Needless to say, as the Chairman of NAMA delicately suggested, there will be a cost to the taxpayer for all of this. That cost may not be evident in the sale of the prime assets and loanbooks in London, but when it comes to the sale of secondary and tertiary properties in the Irish market, it will become obvious even to Mr Noonan.
If he’s got the money to buy the property, he had money to pay off his debts. You could have forced him to pay the debt and gotten someone else in to buy the property, and now you’d have twice the money.
And before you go on about the money he’s using now being borrowed, what assets do you think these developer are using as collateral for their new loans? The very assets that were not taken off them during their “bankruptcies”!
There should have been a proper reckoning between the bank creditors and the developers. The state and the public should have left them to fight it out amongst themselves amidst the carcass of the banks, the deposits moved safely away beforehand.
Hi OMF, Money is an available commodity all over the world – except in Ireland :-). It is always looking for investment, and while it is difficult to persuade fund managers to invest in Ireland for development as opposed to prime investment projects, it can be done. An essential ingredient is a “platform” with local experience. That platform is generally a developer / property investor with “boots on the ground”. it is akin to the relationship between Green Property and BOSI run-off manager Certus. If NAMA want to rid themselves of the trash that the banks lent on, they are going to need the input of the local developers that borrowed to buy it – like it or not. It will happen in time, because the cost will be too high otherwise.
Yes, the same assets are used as collateral.
I agree with your last statement. Other than guaranteeing the depositors, the State and the public should have had no part whatsoever in this debacle. It should have been left to the borrowers, the banks and the bondholders to sort it out between themselves.
@WSTT, the nonsense is Min Noonan defending sales by IBRC which is 100% state owned and which has no proscription on selling assets to defaulting debtors, and NAMA which is practically 100% state owned which does, with its chairman making noises that it is costing the Agency money. And Min Noonan saying he sees no merit in examining the proscription.
@OMF
So, for example, if hypothetically John Fleming (bankrupted in UK Nov 2010, discharged Nov 2011) were to come to NAMA today with an offer of €10m for a development site in Cork.

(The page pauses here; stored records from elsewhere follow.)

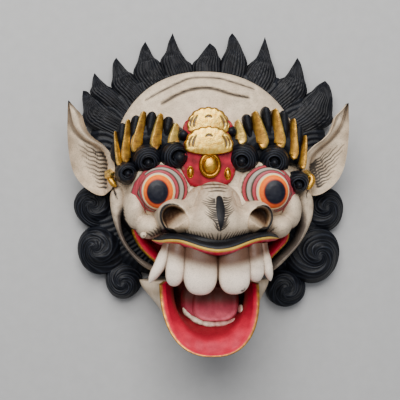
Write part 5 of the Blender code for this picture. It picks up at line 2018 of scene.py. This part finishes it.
@dataclass
class Studio:
    """The pale floor, the light from above the mask's head, and the camera that looks down."""

    distance: float = 1000
    azimuth: float = 5
    lens: float = 83.16
    aim: Point = (-8.7, 0)

    def build(self) -> None:
        """Makes the floor, the lights, the world and the camera."""
        mesh = bpy.data.meshes.new("floor")
        half, low = 30, -0.0002
        mesh.from_pydata([(-half, -half, low), (half, -half, low), (half, half, low), (-half, half, low)], [],
                         [(0, 1, 2, 3)])
        material = bpy.data.materials.new("pale_floor")
        material.use_nodes = True
        tree = material.node_tree
        noise = node(tree, "TexNoise", "Fac", Vector=node(tree, "TexCoord", "Object"), Scale=90)
        grey = node(tree, "MapRange", "Result", Value=noise, To_Min=0.385, To_Max=0.445)
        plug(tree, tree.nodes["Principled BSDF"], Roughness=0.8, Base_Color=grey)
        mesh.materials.append(material)
        floor = put("floor", mesh)
        self._lamp("key", (-0.25, 1, 1.5), 1.5, 66, (1, 0.985, 0.96))
        self._lamp("fill", (0.5, -0.6, 1.8), 1.6, 5, (0.95, 0.97, 1))
        world = bpy.data.worlds.new("room_light")
        world.use_nodes = True
        plug(world.node_tree, world.node_tree.nodes["Background"], Color=(0.9, 0.93, 1, 1), Strength=0.28)
        bpy.context.scene.world = world
        self._camera()

    def _lamp(self, name: str, place: Place, size: float, power: float, colour: Place) -> None:
        """A square soft light, in metres and watts, that points at the mask.

        Args:
            name, place, size, power, colour: the light.
        """
        light = bpy.data.lights.new(name, "AREA")
        light.size, light.energy, light.color = size, power, colour
        lamp = put(name, light)
        lamp.location = place
        lamp.rotation_euler = (Vector((0, 0, 0.05)) - Vector(place)).to_track_quat("-Z", "Y").to_euler()

    def _camera(self) -> None:
        """The camera: above the mask, a little to its -x side, with the top of the head upwards."""
        lean = math.radians(self.azimuth)
        forward = Vector((math.sin(lean), 0, -math.cos(lean)))
        across = Vector((math.cos(lean), 0, math.sin(lean)))
        up = Vector((0, 1, 0))
        aim = Vector((self.aim[0] + SHIFT[0], self.aim[1] + SHIFT[1], 0)) * MM
        view = bpy.data.cameras.new("camera")
        view.lens, view.sensor_width, view.clip_end = self.lens, 36, 20
        camera = put("camera", view)
        camera.matrix_world = Matrix.Translation(aim - forward * self.distance * MM) @ Matrix(
            (across, up, -forward)
        ).transposed().to_4x4()
        bpy.context.scene.camera = camera


def main() -> None:
    """Builds the mask and the studio."""
    logging.basicConfig(level=logging.INFO, format="%(name)s: %(message)s")
    for part in (Hair(), Face(), MouthSides(), Eyes(), Brow(), Crown(), Snout(), UpperLip(), UpperTeeth(),
                 LowerJaw(), Ear(), Studio()):
        part.build()


if __name__ == "__main__":
    main()
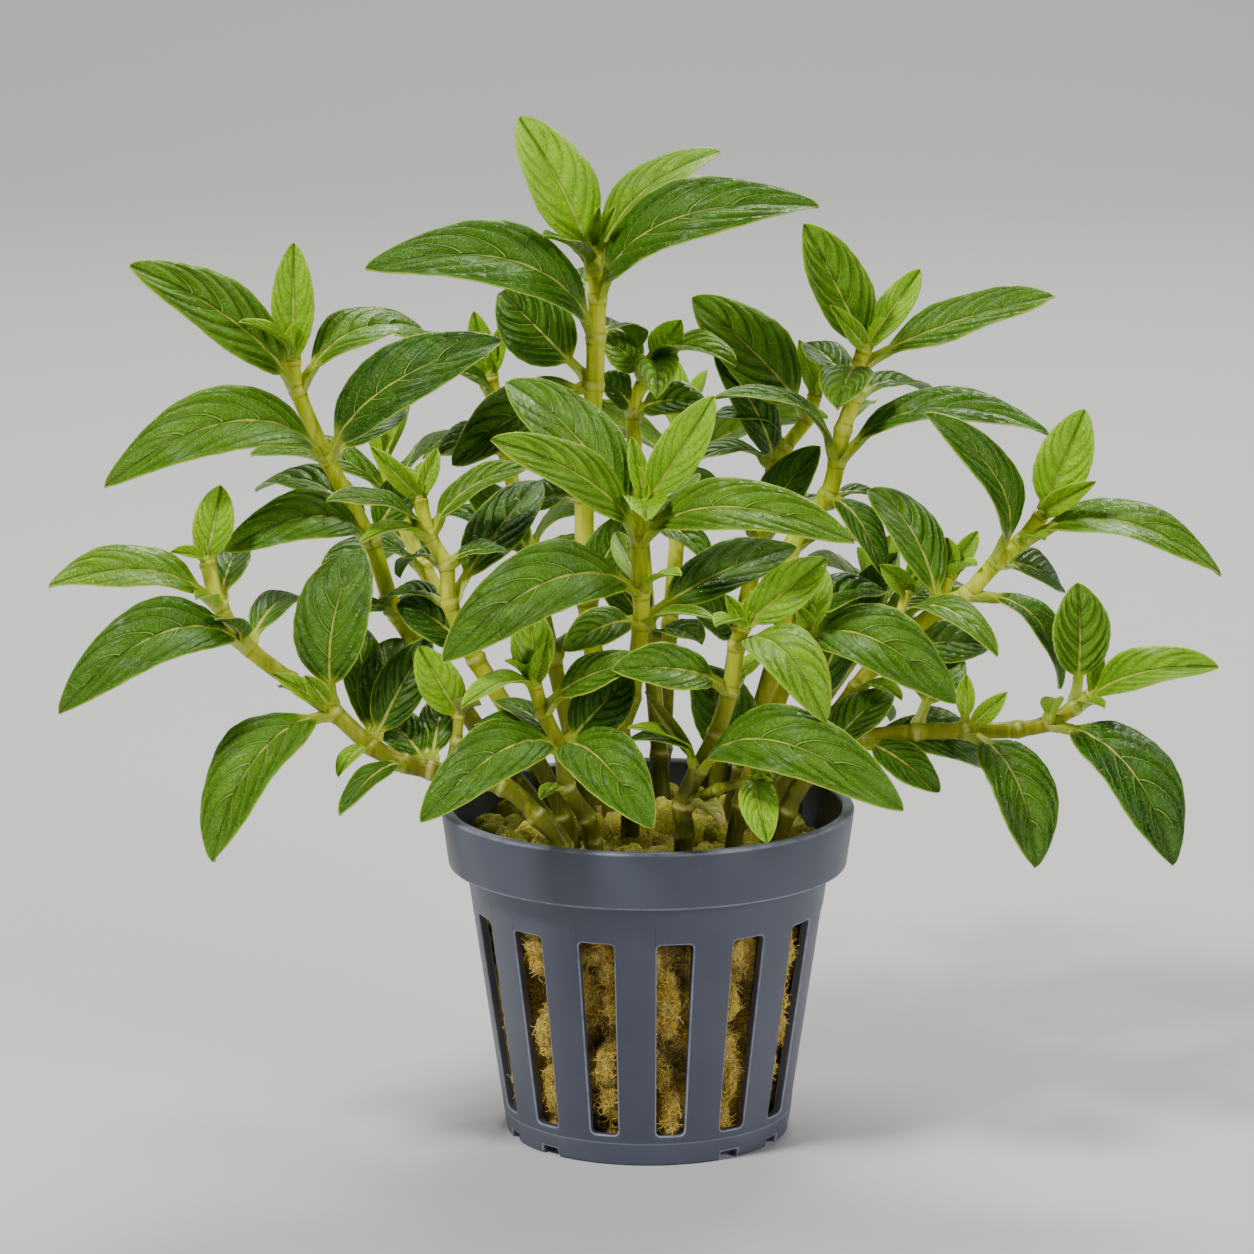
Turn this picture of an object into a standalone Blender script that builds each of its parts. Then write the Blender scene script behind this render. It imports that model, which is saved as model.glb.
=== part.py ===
"""A bushy staurogyne repens growing in a slotted net pot filled with rockwool.

Sizes and places are in millimetres. +Z is up, the front of the pot looks along -Y, and the origin is
the centre of the flat underside of the pot.
"""
import math

import bmesh
import bpy
from mathutils import Matrix, Vector

MM = 0.001

# ---------------------------------------------------------------- pot
POT_SIDES = 28
POT_HEIGHT = 42.0
FOOT_RADIUS = 17.85
BODY_TOP_RADIUS = 22.9
COLLAR_FOOT = 34.6
COLLAR_FOOT_RADIUS = 25.1
RIM_RADIUS = 26.0
RIM_WIDTH = 1.5
WALL = 1.2
FLOOR = 1.3
EDGE = 0.5
SHELF_RISE = 0.2

SLOTS = 14
FIRST_SLOT = 8.7
SLOT_BOTTOM = 4.0
SLOT_TOP = 29.4
SLOT_TOP_WIDTH = 4.6
SLOT_BOTTOM_WIDTH = 3.5
SLOT_CORNER = 0.6
SLOT_CUT_INNER = 15.0
SLOT_CUT_OUTER = 25.0
PLAIN_SLOTS = (0, 6, 7, 13)
NOTCH_WIDTH = 2.5
NOTCH_HEIGHT = 1.1
NOTCH_DEPTH = 3.0
DRAINS = 4
DRAIN_INNER = 6.0
DRAIN_OUTER = 14.0
DRAIN_WIDTH = 2.6

# ---------------------------------------------------------------- rockwool
CLEARANCE = 0.3
PLUG_SIDES = 16
PLUG_TOP = 38.3
PLUG_GAP = CLEARANCE + 0.1
PLUG_BEND = 18.0
# Radius, and height above the plug's edge, from the edge to the middle.
PLUG_DOME = ((19, 0), (14, 0.5), (9, 0.8), (4.5, 1.0), (0, 1.1))
LUMP_HEIGHT = 1.1

# ---------------------------------------------------------------- stems and leaves
STEM_SIDES = 5
STEM_TAPER = 0.78
BLADE_THICKNESS = 0.55
PETIOLE_RADIUS = 0.5
PETIOLE_LENGTH = 2.6
TIP_PETIOLE_LENGTH = 0.8
LONGEST_PETIOLE = 0.4
PETIOLE_GAP = 0.45
SMALL_START = -0.5
CHANNEL = 0.10
BEND_PLACE = 0.45
SLOPE_STEP = 0.01
# Share of the blade's length, and share of its full width there.
LARGE_OUTLINE = ((0.0, 0.10), (0.15, 0.69), (0.40, 0.99), (0.64, 0.92), (0.85, 0.58))
SMALL_OUTLINE = ((0.0, 0.16), (0.3, 0.93), (0.66, 0.90))
NARROW_OUTLINE = ((0.0, 0.2), (0.45, 1.0))
TINY_OUTLINE = ((0.4, 1.0),)
NARROW_WIDTH = 7.3
TINY_WIDTH = 4.0

# The way that the upper side of a leaf looks.
UP = (0, -0.3, 1)
TILT = (0, -0.8, 0.8)
FRONT = (0, -1, 0.3)
REAR = (0, 0.8, 0.8)

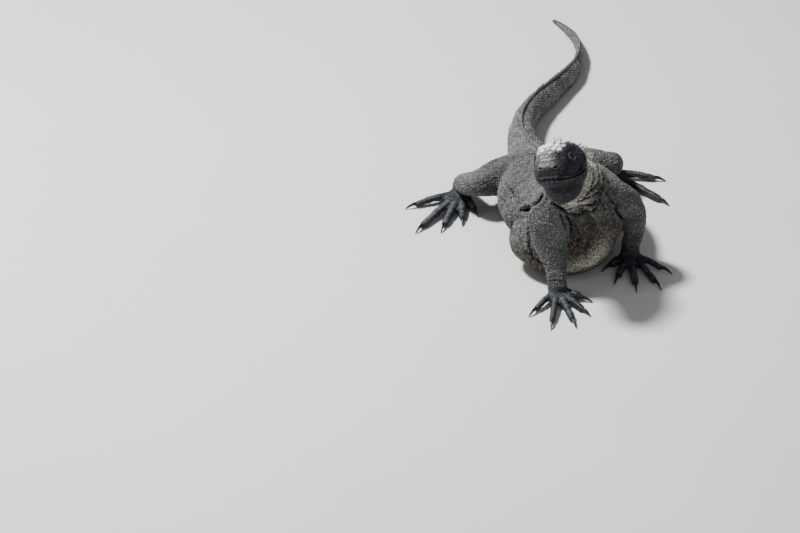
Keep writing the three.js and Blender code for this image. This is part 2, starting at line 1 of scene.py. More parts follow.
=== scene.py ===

And the best NAMA could get from “the market” was €5m, then you think that NAMA should say “no, John, take your offer and be gone with you”. Fine, in which case, the taxpayer loses out on €5m. But if we lose out on €5bn though 1,000 such instances then should we still hav e the prohibition.
And where would John Fleming *hypothetically* get €10m? His wife to whom he made lawful transfers, his family (where many people get seed capital for business) or maybe even a bank which recognises that most of John’s problems in the past were due to a structural collapse in the property market.